Given exercise — Begin at the line containing "clippedRectangle(LENGTH, WIDTH, CORNER_CUTS);" in the entries below and end at the line containing "for node in"; transcribe that range exactly and nothing outside it.

Provided material —
--- Begin ---

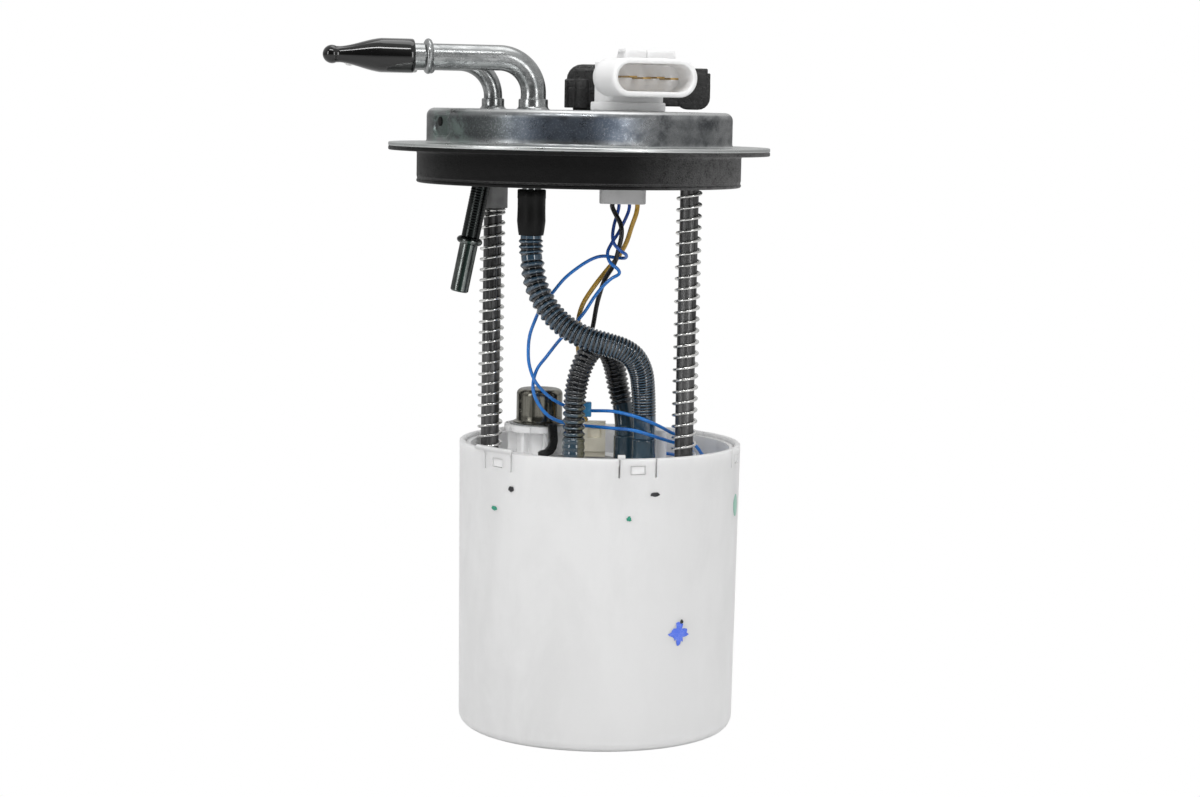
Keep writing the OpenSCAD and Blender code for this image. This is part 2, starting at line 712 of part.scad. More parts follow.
module pressure_sensor() {
    lift = 2;
    z = cover_top + lift;
    color("black") at(sensor_at) difference() {
        union() {
            translate([0, 0, z]) cylinder(r = 13, h = sensor_h + 1);
            translate([-sensor_w / 2 + 3, -sensor_d / 2, z]) cube([sensor_w - 8, sensor_d, sensor_h]);
            translate([-sensor_w / 2, -sensor_d / 2 + 1.5, z + 4])
                cube([4, sensor_d - 3, sensor_h - 5]);
            translate([sensor_w / 2 - 6, sensor_d / 2, z + sensor_h / 2]) rotate([90, 0, 0])
                cylinder(r = sensor_h / 2, h = sensor_d);
            translate([sensor_w / 2 - 6, -sensor_d / 2, z + sensor_h / 2])
                cube([6, sensor_d, sensor_h / 2]);
            translate([0, 0, cover_under - 3]) cylinder(r = seal_r - 4, h = lift + 4 + sheet);
        }
        translate([-sensor_w / 2 + 9, -sensor_d / 2 - through, z - through])
            cube([2.5, 2 + through, sensor_h - 1]);
        translate([0, 0, cover_under - 4]) cylinder(r = 1.5, h = 8);
    }
}

module sensor_seal() {
    color("dimgray") at(sensor_at) difference() {
        union() {
            translate([0, 0, cover_top]) cylinder(r = seal_r, h = 2);
            translate([0, 0, cover_under - 1.5])
                cylinder(r = seal_r - 2 - seat_gap, h = sheet + 2.5);
        }
        translate([0, 0, cover_under - 2]) cylinder(r = seal_r - 4 + seat_gap, h = sheet + 6);
    }
}

module guide_rod(p) {
    at(p, -rod_drop + 1) cylinder(r = rod_r, h = rod_drop - 1 + cover_under);
    at(p, -rod_drop) cylinder(r1 = rod_r - 1, r2 = rod_r, h = 1);
}

module guide_rod_left() { color("gray") guide_rod(left_rod); }
module guide_rod_right() { color("gray") guide_rod(right_rod); }

module rod_seat(p, drop) {
    at(p, -drop) difference() {
        union() {
            cylinder(r = seat_r, h = drop + cover_under);
            translate([0, 0, drop + cover_under - 3]) cylinder(r = seat_r + 1.5, h = 3);
        }
        translate([0, 0, -through]) cylinder(r = rod_r + seat_gap, h = drop + cover_h + 2);
        at([-p[0], -p[1]], drop) along_stub() cylinder(r = return_r + loose_gap, h = 60);
        at(return_at - p, drop + stub_kink - 3) cylinder(r = return_r + loose_gap, h = cover_h);
    }
}

module rod_seat_left() { color("lightgray") rod_seat(left_rod, left_seat_drop); }
module rod_seat_right() { color("lightgray") rod_seat(right_rod, right_seat_drop); }

module rod_clips() {
    z = sleeve_top - sleeve_l - clip_t - seat_gap * 4;
    color("dimgray") for (p = [left_rod, right_rod]) at(p, z) difference() {
        cylinder(r = clip_r, h = clip_t);
        translate([0, 0, -through]) cylinder(r = rod_r + seat_gap, h = 4);
        translate([0, -clip_r - 1, -through]) translate([-1.5, 0, 0]) cube([3, clip_r, 4]);
    }
}

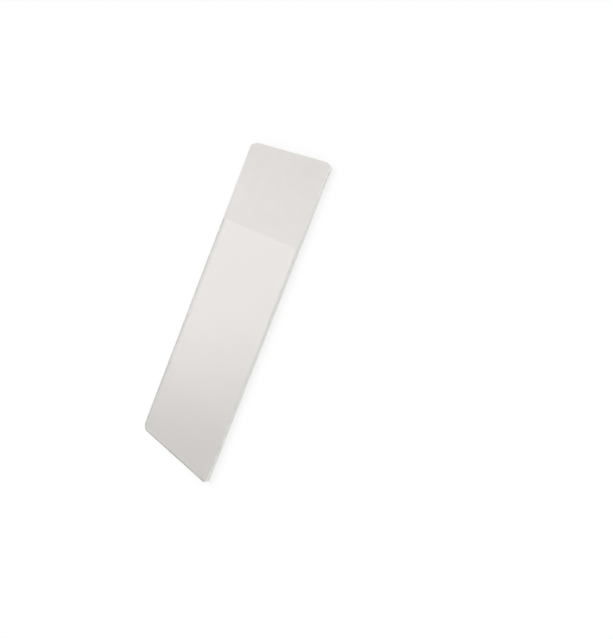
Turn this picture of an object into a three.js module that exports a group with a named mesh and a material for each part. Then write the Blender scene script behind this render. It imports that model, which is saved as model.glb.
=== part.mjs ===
// Microscope slide: one flat plate of clear glass with clipped corners and ground edges.
// Millimetres, +Z up. The origin is the centre of the underside, X runs along the length and
// Y across the width, so the plate lies flat on the plane z = 0. The upper face is frosted at
// the +X end: a finish that takes off no glass to speak of, so the solid doesn't show it.
import * as THREE from "three";

const LENGTH = 76.2; // three inches, end to end
const WIDTH = 25.4; // one inch, side to side
const THICKNESS = 1.1; // from one polished face to the other
const ARRIS = 0.12; // width and height of the bevel ground where an edge meets a face

// The corners are taken off one by one on a grinding wheel, so no two cuts are quite alike.
// alongX is what a cut takes off a long side, and alongY what it takes off an end. The right
// end is at +X and the back side at +Y.
const CORNER_CUTS = {
  frontRight: { alongX: 0.9, alongY: 1.35 },
  backRight: { alongX: 0.85, alongY: 1.8 },
  backLeft: { alongX: 1.3, alongY: 1.1 },
  frontLeft: { alongX: 0.85, alongY: 0.75 },
};

const CLEAR_GLASS_COLOUR = 0xdfe3e0;
const POLISHED_ROUGHNESS = 0.05;
const GLASS_OPACITY = 0.35;

// The outline seen from above, anticlockwise from the front end of the right-hand edge.
function clippedRectangle(length, width, cuts) {
  const endX = length / 2;
  const sideY = width / 2;
  const { frontRight, backRight, backLeft, frontLeft } = cuts;
  const outline = new THREE.Shape();
  outline.moveTo(endX, frontRight.alongY - sideY);
  outline.lineTo(endX, sideY - backRight.alongY);
  outline.lineTo(endX - backRight.alongX, sideY);
  outline.lineTo(backLeft.alongX - endX, sideY);
  outline.lineTo(-endX, sideY - backLeft.alongY);
  outline.lineTo(-endX, frontLeft.alongY - sideY);
  outline.lineTo(frontLeft.alongX - endX, -sideY);
  outline.lineTo(endX - frontRight.alongX, -sideY);
  outline.closePath();
  return outline;
}

// A plate of the outline's full size at mid height. Its edges are ground square to the faces,
// with a flat bevel, the arris, all the way round the upper and the lower face.
function plateGeometry(outline, thickness, arris) {
  const geometry = new THREE.ExtrudeGeometry(outline, {
    depth: thickness - 2 * arris,
    bevelEnabled: true,
    bevelThickness: arris,
    bevelSize: arris,
    bevelOffset: -arris,
    bevelSegments: 1,
  });
  geometry.translate(0, 0, arris);
  return geometry;
}

const clearGlass = new THREE.MeshStandardMaterial({
  name: "clear_glass",
  color: CLEAR_GLASS_COLOUR,
  roughness: POLISHED_ROUGHNESS,
  metalness: 0,
  transparent: true,
  opacity: GLASS_OPACITY,
});

const slideOutline = clippedRectangle(LENGTH, WIDTH, CORNER_CUTS);
const slidePlate = new THREE.Mesh(plateGeometry(slideOutline, THICKNESS, ARRIS), clearGlass);
slidePlate.name = "slide_plate";

const microscopeSlide = new THREE.Group();
microscopeSlide.name = "microscope_slide";
microscopeSlide.add(slidePlate);

export default microscopeSlide;
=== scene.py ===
"""Looks of a microscope slide: a clear glass plate with ground edges and one frosted end.

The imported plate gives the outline, the thickness and the mean arris. One operator makes the
detailed plate with its polished, frosted and ground surfaces, and one makes the stage: floor,
soft light and camera.
"""

import math

import bpy
import numpy as np
from mathutils import Matrix, Vector
from mathutils.geometry import delaunay_2d_cdt


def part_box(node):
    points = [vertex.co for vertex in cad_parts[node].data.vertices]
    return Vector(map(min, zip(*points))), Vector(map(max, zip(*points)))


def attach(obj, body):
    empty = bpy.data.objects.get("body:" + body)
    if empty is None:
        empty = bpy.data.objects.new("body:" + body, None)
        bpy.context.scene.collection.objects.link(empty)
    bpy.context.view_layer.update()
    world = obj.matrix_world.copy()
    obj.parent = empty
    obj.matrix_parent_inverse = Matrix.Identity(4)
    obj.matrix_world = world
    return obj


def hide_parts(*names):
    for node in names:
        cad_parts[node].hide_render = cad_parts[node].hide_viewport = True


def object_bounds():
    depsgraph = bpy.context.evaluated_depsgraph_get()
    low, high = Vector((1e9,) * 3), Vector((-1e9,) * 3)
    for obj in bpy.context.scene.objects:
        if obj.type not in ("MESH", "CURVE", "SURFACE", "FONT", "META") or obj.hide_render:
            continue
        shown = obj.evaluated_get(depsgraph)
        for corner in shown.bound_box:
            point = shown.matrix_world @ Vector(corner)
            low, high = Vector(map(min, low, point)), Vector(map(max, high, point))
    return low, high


bl_info = {
    "name": "Microscope Slide",
    "version": (1, 0, 0),
    "blender": (4, 5, 0),
    "location": "View3D > Sidebar > Slide",
    "description": "Makes a microscope slide with ground edges and a frosted end, and a studio for it",
    "category": "Object",
}

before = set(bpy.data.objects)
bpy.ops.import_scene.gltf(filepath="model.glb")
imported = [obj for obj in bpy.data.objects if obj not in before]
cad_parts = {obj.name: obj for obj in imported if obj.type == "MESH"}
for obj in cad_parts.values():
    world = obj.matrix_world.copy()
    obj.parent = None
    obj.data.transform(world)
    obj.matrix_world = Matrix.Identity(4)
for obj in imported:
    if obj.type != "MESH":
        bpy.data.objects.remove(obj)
CAD_LOW, CAD_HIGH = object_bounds()

MM = 0.001
CAD_PLATE = "slide_plate"


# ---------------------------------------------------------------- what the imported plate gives

# A place nearer to a face than this lies on it, and corners that agree to this many digits of
# a metre are one.
FACE_CLEARANCE = 0.01 * MM
SAME_PLACE_DIGITS = 7


def packed_outline():
    """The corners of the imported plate's outline, anticlockwise seen from above.

    The plate is convex and at its full size between the two bevels, so these are all the
    corners that lie on neither face, sorted by their direction from the middle.
    """
    low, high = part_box(CAD_PLATE)
    corners = {
        (round(v.co.x, SAME_PLACE_DIGITS), round(v.co.y, SAME_PLACE_DIGITS))
        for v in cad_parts[CAD_PLATE].data.vertices
        if low.z + FACE_CLEARANCE < v.co.z < high.z - FACE_CLEARANCE
    }
    return [Vector(c) for c in sorted(corners, key=lambda c: math.atan2(c[1], c[0]))]


def packed_arris():
    """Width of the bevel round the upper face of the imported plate."""
    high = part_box(CAD_PLATE)[1]
    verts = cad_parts[CAD_PLATE].data.vertices
    return high.x - max(v.co.x for v in verts if v.co.z > high.z - FACE_CLEARANCE)


# ---------------------------------------------------------------- settings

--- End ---

Correct result —
const slideOutline = clippedRectangle(LENGTH, WIDTH, CORNER_CUTS);
const slidePlate = new THREE.Mesh(plateGeometry(slideOutline, THICKNESS, ARRIS), clearGlass);
slidePlate.name = "slide_plate";

const microscopeSlide = new THREE.Group();
microscopeSlide.name = "microscope_slide";
microscopeSlide.add(slidePlate);

export default microscopeSlide;
=== scene.py ===
"""Looks of a microscope slide: a clear glass plate with ground edges and one frosted end.

The imported plate gives the outline, the thickness and the mean arris. One operator makes the
detailed plate with its polished, frosted and ground surfaces, and one makes the stage: floor,
soft light and camera.
"""

import math

import bpy
import numpy as np
from mathutils import Matrix, Vector
from mathutils.geometry import delaunay_2d_cdt


def part_box(node):
    points = [vertex.co for vertex in cad_parts[node].data.vertices]
    return Vector(map(min, zip(*points))), Vector(map(max, zip(*points)))


def attach(obj, body):
    empty = bpy.data.objects.get("body:" + body)
    if empty is None:
        empty = bpy.data.objects.new("body:" + body, None)
        bpy.context.scene.collection.objects.link(empty)
    bpy.context.view_layer.update()
    world = obj.matrix_world.copy()
    obj.parent = empty
    obj.matrix_parent_inverse = Matrix.Identity(4)
    obj.matrix_world = world
    return obj


def hide_parts(*names):
    for node in names:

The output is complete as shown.